Tra le luci abbaglianti dei palchi, le chitarre lanciate come proiettili e i ritornelli urlati da folle oceaniche, la storia di Blackie Lawless sembra scritta per confutare un luogo comune: che la fede e il metal siano mondi inconciliabili.
Eppure la traiettoria del frontman dei W.A.S.P. — icona dello “shock metal” degli anni Ottanta — racconta proprio il contrario, restituendo il ritratto di un artista che ha attraversato la furia, l’eccesso e la disillusione per approdare a una spiritualità dichiarata e non negoziabile.

Per capire la portata del cambio di rotta, bisogna ricordare chi è Lawless. Nato come Steven Edward Duren nel 1956, cresciuto musicalmente tra New York e Los Angeles, è stato la mente e la voce dei W.A.S.P., una delle band simbolo della scena hard & heavy californiana. La formazione esplose nei primi anni Ottanta con uno spettacolo volutamente provocatorio: scenografie teatrali, estetica tagliente, testi che sfidavano il perbenismo. L’acronimo del nome, mai chiarito in modo definitivo, è stato spesso interpretato come “We Are Sexual Perverts”: un’etichetta che ben riassumeva il gusto per la trasgressione che rese il gruppo bersaglio privilegiato di crociate moralistiche e liste nere, ai tempi del PMRC e delle audizioni al Senato USA sul rock “pericoloso”.
Dietro la corazza di cuoio e borchie, però, il motore bruciava a giri altissimi. Lo stesso Lawless lo ha raccontato senza reticenze: a un certo punto della sua vita non se la passava bene.

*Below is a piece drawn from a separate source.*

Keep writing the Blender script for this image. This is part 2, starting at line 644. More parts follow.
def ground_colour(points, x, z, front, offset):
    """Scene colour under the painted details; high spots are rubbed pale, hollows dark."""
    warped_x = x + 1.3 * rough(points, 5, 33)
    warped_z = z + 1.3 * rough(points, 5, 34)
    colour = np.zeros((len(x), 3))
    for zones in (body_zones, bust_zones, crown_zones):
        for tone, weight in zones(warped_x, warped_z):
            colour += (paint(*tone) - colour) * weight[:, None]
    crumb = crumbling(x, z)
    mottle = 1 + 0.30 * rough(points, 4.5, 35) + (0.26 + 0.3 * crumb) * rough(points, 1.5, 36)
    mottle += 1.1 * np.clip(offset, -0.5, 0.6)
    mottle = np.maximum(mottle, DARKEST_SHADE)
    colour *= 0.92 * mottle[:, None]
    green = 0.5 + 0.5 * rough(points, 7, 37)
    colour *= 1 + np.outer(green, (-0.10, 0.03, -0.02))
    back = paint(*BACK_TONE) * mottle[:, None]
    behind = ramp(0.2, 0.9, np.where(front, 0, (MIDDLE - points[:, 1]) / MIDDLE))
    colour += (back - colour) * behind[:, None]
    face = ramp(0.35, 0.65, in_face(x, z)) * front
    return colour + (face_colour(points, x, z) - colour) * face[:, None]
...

Arrabbiato con Dio, cercava risposte altrove, rifugiandosi nell’occultismo e nelle molte “amenità mondane” offerte da un’industria che premia gli eccessi. La distanza dall’immaginario religioso dell’infanzia si era trasformata in rifiuto, alimentato — dice lui — da un indottrinamento vissuto come peso e non come libertà.
Punto di svolta
Il punto di svolta è arrivato quando, dopo anni di conflitto, Lawless ha cambiato prospettiva. “Non era Dio il problema, ma l’indottrinamento che avevo subito da piccolo”, ha spiegato. Invece di tirarsi indietro, ha scelto di tornare alla fonte, riaprendo la Bibbia con occhi nuovi. Da quella rilettura è nata una convinzione netta, diventata quasi un manifesto personale: “La Bibbia è la Parola vivente del Dio vivente”. Parole semplici, ma esplosive se pronunciate da chi per decenni è stato sinonimo di scandalo e ribellione.

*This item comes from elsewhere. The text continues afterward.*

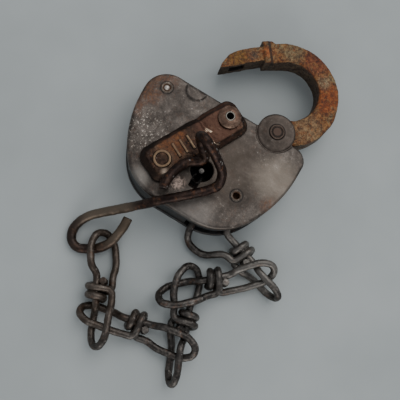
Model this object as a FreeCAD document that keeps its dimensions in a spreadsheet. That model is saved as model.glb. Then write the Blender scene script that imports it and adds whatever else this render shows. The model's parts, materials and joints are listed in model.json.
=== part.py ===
import FreeCAD, Part
import math
import os

import Sketcher

# Old steel switch padlock lying on its back, shackle swung open, with a chain of five
# knotted wire links and a wire hook. Millimetres. The origin is the centre of the flat
# back, +Z points out of the front face and +Y towards the shackle.

Vector = FreeCAD.Vector
UP = Vector(0, 0, 1)

doc = FreeCAD.newDocument("ChainLock")
sheet = doc.addObject("Spreadsheet::Sheet", "Sheet")

DIMENSIONS = {
    # case
    "case_depth": 19.0,
    "plate_thick": 2.6,
    "case_half_width": 36.8,
    "case_top": 24.8,
    "case_bottom": -24.8,
    "shoulder_left_rad": 10.5,
    "shoulder_right_rad": 6.0,
    "side_rad": 52.0,
    "corner_turn": 34.0,
    "plate_bevel": 1.3,
    "rim_inset": 0.5,
    "rim_wall": 3.4,
    "toe_window_slack": 0.5,
    "chain_slot_height": 8.4,
    "boss_height": 0.7,
    "toe_boss_rad": 4.4,
    "ear_rad": 8.2,
    # shackle
    "pivot_x": 20.0,
    "pivot_y": 26.0,
    "opening_angle": 55.0,
    "arm_low": 4.5,
    "arm_thick": 10.5,
    "hub_low": 2.9,
    "hub_thick": 13.2,
    "hub_rad": 7.4,
    "toe_low": 5.0,
    "toe_thick": 9.0,
    "notch_low": 7.5,
    "notch_thick": 4.5,
    "shackle_edge": 1.4,
    "pin_rad": 3.15,
    "pin_hole_rad": 3.2,
    "pin_head_height": 0.45,
    "pin_groove_out": 2.5,
    "pin_groove_in": 1.95,
    "pin_groove_depth": 0.35,
    "shackle_bore_rad": 3.22,
    # rivets
    "rivet_shank_rad": 1.9,
    "rivet_hole_rad": 1.95,
    "rivet_head_rad": 2.5,
    "rivet_head_height": 0.25,
    "rivet_hollow_rad": 1.5,
    "rivet_hollow_depth": 4.0,
    "rivet_dish_depth": 0.5,
    "rivet_dome_rad": 1.2,
    "spacer_rad": 2.4,
    # cover
    "cover_x": 0.0,
    "cover_y": 19.4,
    "cover_swing": -27.0,
    "cover_low": 19.45,
    "cover_height": 3.4,
    "cover_wall": 1.1,
    "cover_half_width": 8.0,
    "cover_reach": 40.2,
    "cover_top_reach": 5.8,
    "cover_corner": 4.4,
    "cover_slope": 2.2,
    "cover_edge": 0.8,
    "emboss": 0.45,
    "cover_pin_rad": 2.2,
    "cover_hole_rad": 2.26,
    "cover_rivet_bore": 1.5,
    "cover_rivet_lip_rad": 1.9,
    "cover_rivet_head_rad": 4.8,
    "cover_rivet_rise": 1.7,
    "flare_rad": 3.2,
    "flare_thick": 0.7,
    "flare_relief_rad": 3.5,
    "flare_relief_depth": 1.0,
    "washer_low_rad": 3.3,
    "washer_high_rad": 2.9,
    "washer_thick": 0.6,
    # lock work
    "key_x": 1.5,
    "key_y": -4.8,
    "keyhole_rad": 4.8,
    "key_post_rad": 1.1,
    "bit_slot_width": 3.6,
    "bit_reach": 8.2,
    "bolt_y": 14.0,
    "bolt_width": 4.2,
    "bolt_low": 5.2,
    "bolt_thick": 3.2,
    "lever_x": 17.5,
    "lever_y": 5.8,
    "lever_low": 8.9,
    "lever_thick": 1.4,
    "lever_pitch": 1.8,
    "lever_boss_rad": 3.8,
    "lever_post_rad": 2.0,
    # chain and hook
    "link_wire": 3.0,
    "hook_wire": 3.9,
}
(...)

La fede ritrovata non è rimasta un fatto privato. Ha rimodellato scelte artistiche e repertorio. Sul palco, Lawless ha progressivamente rinunciato a eseguire alcune hit storiche che considerava incompatibili con la sua nuova visione del mondo. È il caso, per esempio, dei brani più esplicitamente provocatori, simboli di una stagione in cui la trasgressione era il carburante dello show. Contestualmente, in studio sono arrivati album in cui i riferimenti biblici sono frontali, meditati, costruiti con la grammatica del metal senza rinunciare alla profondità spirituale: “Babylon” (2009) attinge a immagini e racconti del Libro dell’Apocalisse; “Golgotha” (2015) porta già nel titolo il cuore del messaggio cristiano, e nei testi alterna l’urgenza del riff a domande su colpa, redenzione, sacrificio.
Chi lo accusa di essere diventato un predicatore, Lawless risponde con una formula che lo rappresenta: “Qualcuno mi ha chiesto se adesso sono diventato un predicatore rock and roll, e io dico ‘No, sono un messaggero’. È questo il mio lavoro, e tutto quel che ho fatto fino ad ora mi ha portato dove sono adesso”. Non è un dettaglio semantico: in quelle parole c’è l’idea che la musica non sia un pulpito ma un veicolo, che l’esperienza passata — anche la più controversa — non venga cancellata bensì trasfigurata.
La metamorfosi di Blackie Lawless non è un caso isolato nella storia del rock, ma ha un peso specifico particolare perché nasce all’interno di un’estetica, quella dell’heavy metal più teatrale, spesso equivocata come incompatibile con ogni discorso spirituale. La sua vicenda mostra che il linguaggio può cambiare funzione: la potenza sonora, la drammaturgia del live, la simbologia forte, tutto può essere riletto alla luce di un cammino interiore. E le platee, che un tempo gridavano per l’oltraggio, oggi ascoltano un artista che chiede attenzione — e responsabilità — per il significato delle parole che canta. Quando i W.A.S.P. suonano i nuovi brani, i muri di amplificatori restano gli stessi, ma i testi, intrisi di riferimenti biblici, raccontano un’altra battaglia: non più quella contro l’istituzione, bensì quella, eterna, nel cuore dell’uomo.